Mount Sinai finds deep learning algorithms inconsistent when applied to outside imaging data sets

The team used convolutional neural networks on its own chest X-rays as well as imaging from NIH and Indiana University and said they did not perform equally.

By Tom Sullivan

November 07, 2018

10:40 AM

Researchers at Mount Sinai’s Icahn School of Medicine found that the same deep learning algorithms diagnosing pneumonia in their own chest x-rays did not work as well when applied to images from the National Institutes of Health and the Indiana University Network for Patient Care.

ON THE RECORD

Researchers wrote in the journal PLOS: “Early results in using convolutional neural networks (CNNs) on X-rays to diagnose disease have been promising, but it has not yet been shown that models trained on X-rays from one hospital or one group of hospitals will work equally well at different hospitals. Before these tools are used for computer-aided diagnosis in real-world clinical settings, we must verify their ability to generalize across a variety of hospital systems.”

WHY IT MATTERS

With all the hype around AI and machine learning holding potential to drastically improve radiology, if not one day replace radiologists, Mount Sinai’s findings point to real-world realities that “estimates of CNN performance based on test data from hospital systems used for model training may overstate their likely real-world performance,” the researchers said.

THE BIGGER TREND

Given our Focus on Artificial Intelligence in November we are reporting on many of the benefits — and cutting through the hype — of machine learning, cognitive computing and a host of other AI-related terminology.
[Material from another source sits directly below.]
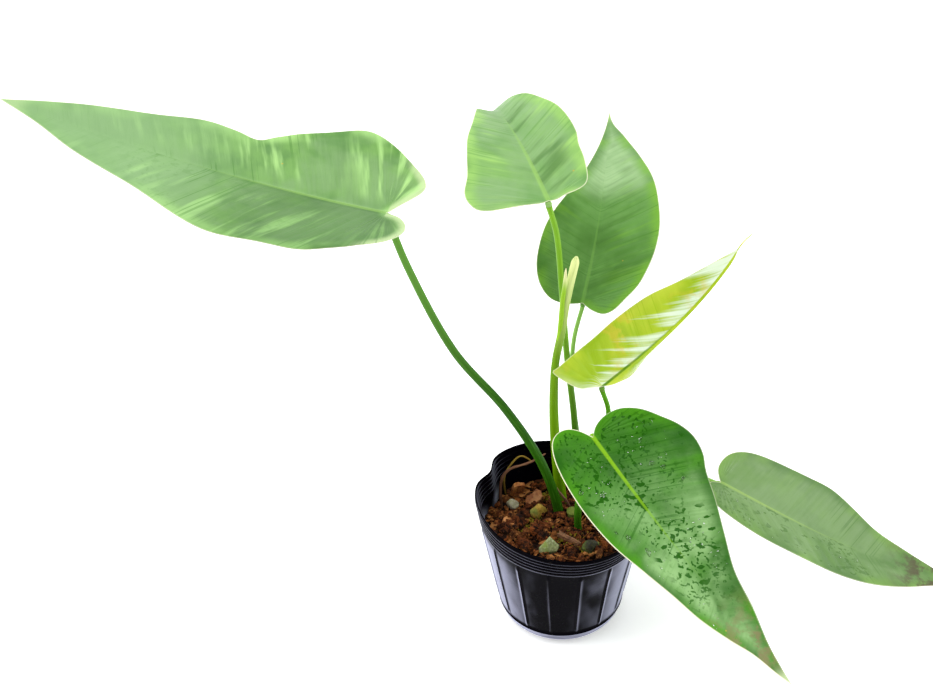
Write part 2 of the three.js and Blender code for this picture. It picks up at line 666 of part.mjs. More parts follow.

AI and ML, in fact, ranked second to only analytics in our HIMSS Media research about which technologies healthcare professionals anticipate will drive the most innovation moving forward.

The Mount Sinai findings also highlight the fact that plenty of work remains for AI tech to be ubiquitous in healthcare.

“A difficulty of using deep learning models in medicine is that they use a massive number of parameters, making it difficult to identify the specific variables driving predictions,” the researchers said. “Even the development of customized deep learning models that are trained, tuned, and tested with the intent of deploying at a single site are not necessarily a solution that can control for potential confounding variables.”